Ein Patient bittet um Medikamente ohne Zuzahlung, ein anderer buddelt die Topfblumen im Wartezimmer aus. Ich habe meine eigene Theorie, wer von beiden wirklich nicht genug Geld in der Tasche hat.
Das Konzept sollte eigentlich hinlänglich bekannt sein: Wenn ich etwas haben möchte, muss ich es mir kaufen. Also gehe ich in den Supermarkt oder das Shoppingcenter und kaufe, was ich eben so brauche. Aber nicht jeder verfügt über das nötige Geld dafür. Vielleicht nicht mal für seine Gesundheit.
In der Sprechstunde habe ich da schon viel Leid erlebt. „Frau Doktor, können Sie nach einem Medikament ohne Zuzahlung suchen?“, fragt Frau Müller, weil 5 Euro Zuzahlung auf ein Arzneimittel bei der Dame mit kleiner Rente nicht vorhanden sind. Also schaue ich nach einem passenden Produkt in der Liste oder suche in unseren Musterpackungen nach dem entsprechenden Medikament.

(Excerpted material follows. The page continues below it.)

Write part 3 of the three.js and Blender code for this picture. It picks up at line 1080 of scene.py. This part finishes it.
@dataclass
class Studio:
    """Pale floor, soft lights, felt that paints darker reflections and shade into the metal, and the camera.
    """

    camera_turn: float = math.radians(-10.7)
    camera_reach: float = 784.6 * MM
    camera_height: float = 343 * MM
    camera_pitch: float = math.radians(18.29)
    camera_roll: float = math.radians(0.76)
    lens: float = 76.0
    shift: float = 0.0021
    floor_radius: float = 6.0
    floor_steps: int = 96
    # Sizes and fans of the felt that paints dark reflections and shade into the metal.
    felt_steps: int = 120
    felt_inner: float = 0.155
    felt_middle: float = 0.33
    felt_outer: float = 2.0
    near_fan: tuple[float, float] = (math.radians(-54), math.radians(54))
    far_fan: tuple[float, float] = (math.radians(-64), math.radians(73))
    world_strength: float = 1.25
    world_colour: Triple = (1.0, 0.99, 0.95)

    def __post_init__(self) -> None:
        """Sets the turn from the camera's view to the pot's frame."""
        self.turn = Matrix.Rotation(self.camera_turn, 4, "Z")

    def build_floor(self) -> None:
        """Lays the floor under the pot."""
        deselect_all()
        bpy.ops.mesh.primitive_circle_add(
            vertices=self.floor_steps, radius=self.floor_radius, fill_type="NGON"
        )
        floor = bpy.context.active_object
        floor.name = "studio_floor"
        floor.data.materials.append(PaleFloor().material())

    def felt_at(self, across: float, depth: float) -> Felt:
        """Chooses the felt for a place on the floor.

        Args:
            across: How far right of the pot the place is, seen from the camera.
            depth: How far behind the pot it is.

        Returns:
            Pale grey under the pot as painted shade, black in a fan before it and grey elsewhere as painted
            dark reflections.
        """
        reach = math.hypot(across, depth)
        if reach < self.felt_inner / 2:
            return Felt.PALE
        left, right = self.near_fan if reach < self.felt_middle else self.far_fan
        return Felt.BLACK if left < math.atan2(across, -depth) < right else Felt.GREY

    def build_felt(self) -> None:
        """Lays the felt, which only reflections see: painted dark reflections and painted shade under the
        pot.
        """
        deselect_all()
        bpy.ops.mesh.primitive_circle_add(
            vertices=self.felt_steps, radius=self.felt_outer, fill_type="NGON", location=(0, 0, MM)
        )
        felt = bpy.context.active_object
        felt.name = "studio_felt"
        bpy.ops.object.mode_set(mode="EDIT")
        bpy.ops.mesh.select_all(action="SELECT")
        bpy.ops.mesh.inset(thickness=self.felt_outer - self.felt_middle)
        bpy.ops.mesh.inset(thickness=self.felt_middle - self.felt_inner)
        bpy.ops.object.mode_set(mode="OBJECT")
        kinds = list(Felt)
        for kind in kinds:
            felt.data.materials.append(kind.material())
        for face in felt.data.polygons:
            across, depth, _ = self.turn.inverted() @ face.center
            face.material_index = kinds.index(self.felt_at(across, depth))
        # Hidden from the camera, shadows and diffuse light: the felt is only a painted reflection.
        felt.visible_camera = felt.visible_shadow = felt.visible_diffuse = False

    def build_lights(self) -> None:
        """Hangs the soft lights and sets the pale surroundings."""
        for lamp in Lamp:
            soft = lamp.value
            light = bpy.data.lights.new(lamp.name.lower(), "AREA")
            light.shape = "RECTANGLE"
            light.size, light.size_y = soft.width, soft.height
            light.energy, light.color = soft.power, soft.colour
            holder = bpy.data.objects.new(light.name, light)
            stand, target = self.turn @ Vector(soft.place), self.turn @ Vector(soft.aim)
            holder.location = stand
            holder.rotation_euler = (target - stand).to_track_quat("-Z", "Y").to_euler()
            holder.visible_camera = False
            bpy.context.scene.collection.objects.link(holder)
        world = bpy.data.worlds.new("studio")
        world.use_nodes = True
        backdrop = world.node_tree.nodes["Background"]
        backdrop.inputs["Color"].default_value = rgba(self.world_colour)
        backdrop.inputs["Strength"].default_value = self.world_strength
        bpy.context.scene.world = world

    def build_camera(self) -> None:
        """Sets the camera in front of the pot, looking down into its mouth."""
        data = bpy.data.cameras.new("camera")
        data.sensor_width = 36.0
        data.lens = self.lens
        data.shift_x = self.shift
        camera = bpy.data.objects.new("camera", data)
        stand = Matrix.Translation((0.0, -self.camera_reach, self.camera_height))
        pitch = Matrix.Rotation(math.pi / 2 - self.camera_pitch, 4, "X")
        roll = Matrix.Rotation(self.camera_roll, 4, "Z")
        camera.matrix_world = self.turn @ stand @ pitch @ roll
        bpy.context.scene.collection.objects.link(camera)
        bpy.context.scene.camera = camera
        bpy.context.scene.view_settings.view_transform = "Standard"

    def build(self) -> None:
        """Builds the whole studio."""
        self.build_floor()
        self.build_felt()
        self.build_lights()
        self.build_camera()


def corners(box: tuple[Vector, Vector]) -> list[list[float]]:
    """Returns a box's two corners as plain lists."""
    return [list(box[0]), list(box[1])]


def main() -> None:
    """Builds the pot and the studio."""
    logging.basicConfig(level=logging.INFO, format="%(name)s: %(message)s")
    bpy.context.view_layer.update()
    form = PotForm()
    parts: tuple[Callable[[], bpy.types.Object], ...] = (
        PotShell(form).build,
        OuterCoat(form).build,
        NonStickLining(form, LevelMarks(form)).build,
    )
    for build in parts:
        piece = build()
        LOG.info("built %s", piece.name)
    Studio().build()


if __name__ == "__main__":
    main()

Ein anderer Patient hat eine Bronchitis und ich schreibe ihm freiverkäufliche Medikamente auf. „Verschreiben Sie mir doch ein Antibiotikum, das zahlt die Kasse wenigstens“, bittet er mich flehentlich und ist verzweifelt, als ich das ablehne. Weil ein Antibiotikum an dieser Stelle nicht geholfen hätte. Ich rate zu Bettruhe, Tee und Inhalationen und er fühlt sich verschaukelt. Wütend und verzweifelt verlässt der Mann die Praxis.
Dabei würde ich nie jemanden wegen seines schmalen Geldbeutels verhöhnen. Ich bin selbst ohne viel Geld, dafür aber mit vielen Jobs aufgewachsen und habe ein genaues Bild davon, wie es den betroffenen Menschen geht. Einer meiner längsten Jobs war in einem Supermarkt. Als Sechzehnjährige verkaufte ich dort in einem schicken rot-weißen Leibchen Wurst und Käse, sortierte Produkte und saß an der Kasse. Vier Jahre lang, dreimal in der Woche.

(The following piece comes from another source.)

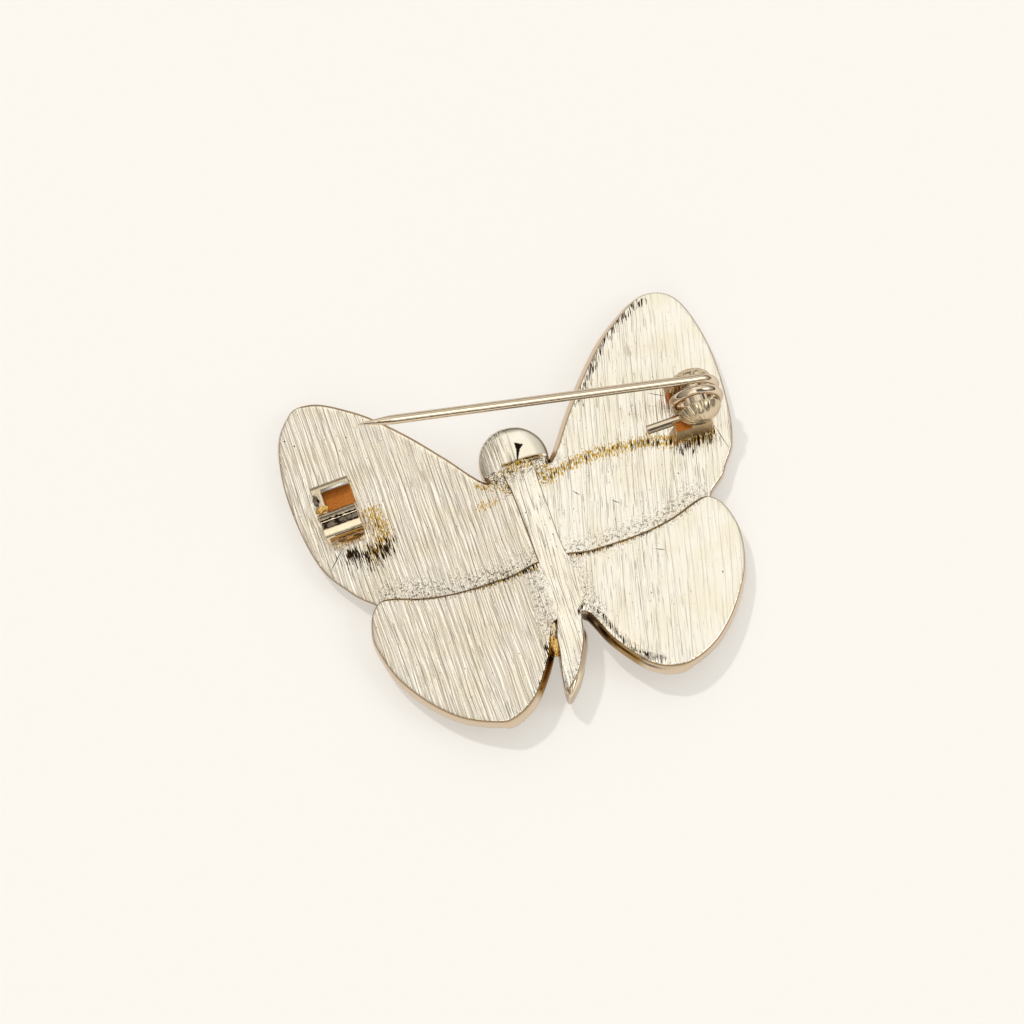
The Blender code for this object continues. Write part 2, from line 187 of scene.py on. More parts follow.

Wir kannten unsere Kunden (Anm.: Ich wollte eben „Patienten“ schreiben) und wussten auch, wer Geld hat und wer nicht. Eine Dame, die regelmäßig bei uns einkaufte, hatte zum Beispiel keins. Erst später bekam ich mit, dass sie wohl gelegentlich, aus der Not heraus, eine Packung Hackfleisch oder eine Dose Gemüse in ihrer Tasche verschwinden ließ. Einfach, weil sie es sich nicht hätte leisten können.
Der Chef schaute mit Absicht weg. Als die Dame dann aber irgendwann eine Flasche Wodka entwendete, konnte er die Augen nicht mehr verschließen. Hätte sie so weitergemacht wie bisher, hätte er sie gewähren lassen, schätze ich. Weil ihre Not bekannt war.

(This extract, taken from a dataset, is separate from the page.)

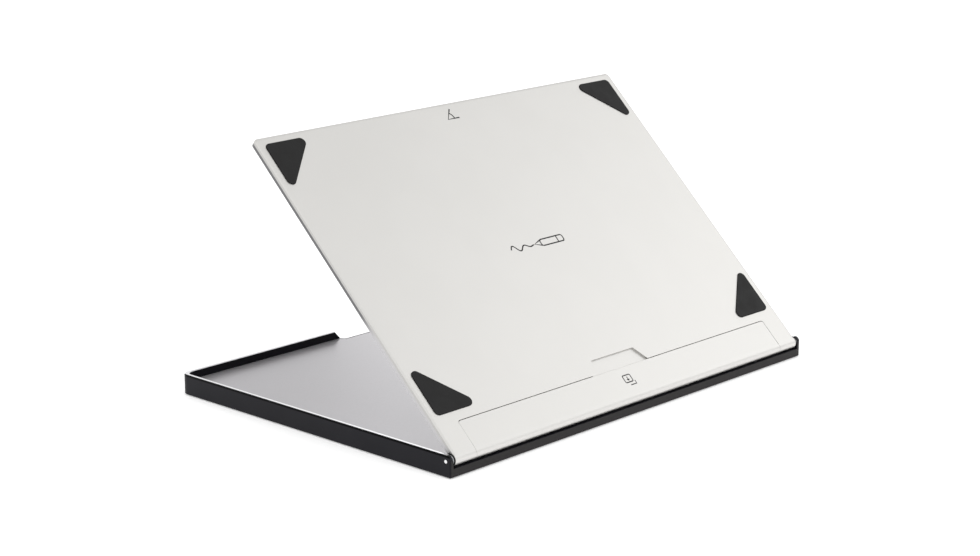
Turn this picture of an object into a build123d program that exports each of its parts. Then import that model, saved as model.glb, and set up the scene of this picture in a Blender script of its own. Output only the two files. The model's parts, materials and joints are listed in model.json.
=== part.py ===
"""Fold-flat stand for a pen drawing tablet, in millimetres.

A shallow black base tray carries a silver lid on one long hinge. The lid swings up out of the tray and
stays at any angle, held by friction bands round the hinge rod. A narrow ledge, let into the lid's lower
edge, turns out about the same rod and stops the tablet from sliding down.

Frame: the origin is the centre of the footprint, on the table. X runs along the hinge, Y from the hinge
to the far wall and Z upwards. The lid is modelled open, at lid_open_angle.
"""
from build123d import *
import os
from math import cos, radians, sin, sqrt

# -------------------------------------------------- driving dimensions
base_width = 340.0
base_depth = 241.0
tray_height = 13.25
foot_height = 0.5
lid_open_angle = 44.0

# tray
far_corner_radius = 6.5
front_corner_radius = 1.0
well_corner_radius = 5.5
side_wall = 2.6
far_wall = 2.6
rim_chamfer = 0.45
rim_inner_chamfer = 0.3
skirt_chamfer = 0.3
nose_chamfer = 0.25
web_thickness = 1.5
front_lip_height = 5.2
front_bar_depth = 11.5
cavity_side_inset = 9.0
cavity_far_inset = 9.0
cavity_corner_radius = 6.0
edge_tolerance = 0.01
cut_margin = 1.0

# deck panel
deck_top = 7.85
deck_thickness = 1.0
deck_gap = 0.2
deck_front_inset = 5.2

# finger scoop in the far wall
notch_top_half_width = 37.0
notch_slant = 5.0
scoop_depth = 6.2
scoop_floor = 4.6
scoop_corner_radius = 4.0
scoop_lip = 0.8

# bottom cover, ballast and feet
cover_thickness = 1.5
cover_inset = 3.0
cover_corner_radius = 4.0
cover_gap = 0.2
cover_rib_height = 0.9
cover_rib_width = 1.4
cover_rib_count = 4
cover_rib_end_gap = 2.8
ballast_thickness = 2.0
ballast_margin = 6.0
ballast_screw_inset = 7.8
foot_length = 44.0
foot_width = 11.0
foot_recess = 0.6
foot_inset = 20.0
foot_chamfer = 0.25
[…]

Und auch in der Praxis kennen wir unsere Patienten und wissen, wer welche Sorgen und Nöte hat. Wer gelegentlich Gegenstände aus der Praxis mitnimmt, wissen wir allerdings nicht. Es gibt aber Vermutungen.
Es ist ja auch wirklich praktisch: Da steht eine zusätzliche Klorolle im WC, die flüssige Seife duftet so schön und der Artikel aus der Neuen Post ist so interessant. Wenn nur Seiten aus Zeitschriften gerissen werden, bin ich fast schon erleichtert. Denn manchmal werden tatsächlich Topfblumen aus dem Blumenarrangement im Wartezimmer ausgebuddelt.
Eine Klorolle passt in eine handelsübliche Damenhandtasche von der Größe eines Umzugskartons. Ein Seifenspender auch. Aber wo packt man, bitte, eine mit Erde bedeckte Topfblume hin? Und wer macht sowas überhaupt?
Meist sind es nicht diejenigen, die nichts haben. Weil sie wissen, wie es ist, noch weniger zu besitzen. Oft sind die Mittellosen die Personen, die an der Anmeldung fragen, ob sie sich ein Rezept aus der Frau im Spiegel ausschneiden dürfen oder die Zeitschrift kopieren können.
Ich kann nur spekulieren: Wer Topfblumen ausbuddelt oder andere Dekorationen mitnimmt, denkt vielleicht, die Praxismitarbeiter hätten genug („Die Ärzte haben’s ja!“) und niemand müsse dafür bezahlen. Vielleicht spielt Missgunst eine Rolle, denn es kann kaum die Topfblume sein, die man unbedingt zum Leben braucht.
Letztlich kenne ich die Gründe dafür nicht. Aber Klorollen im WC anzukleben ist auch keine Lösung.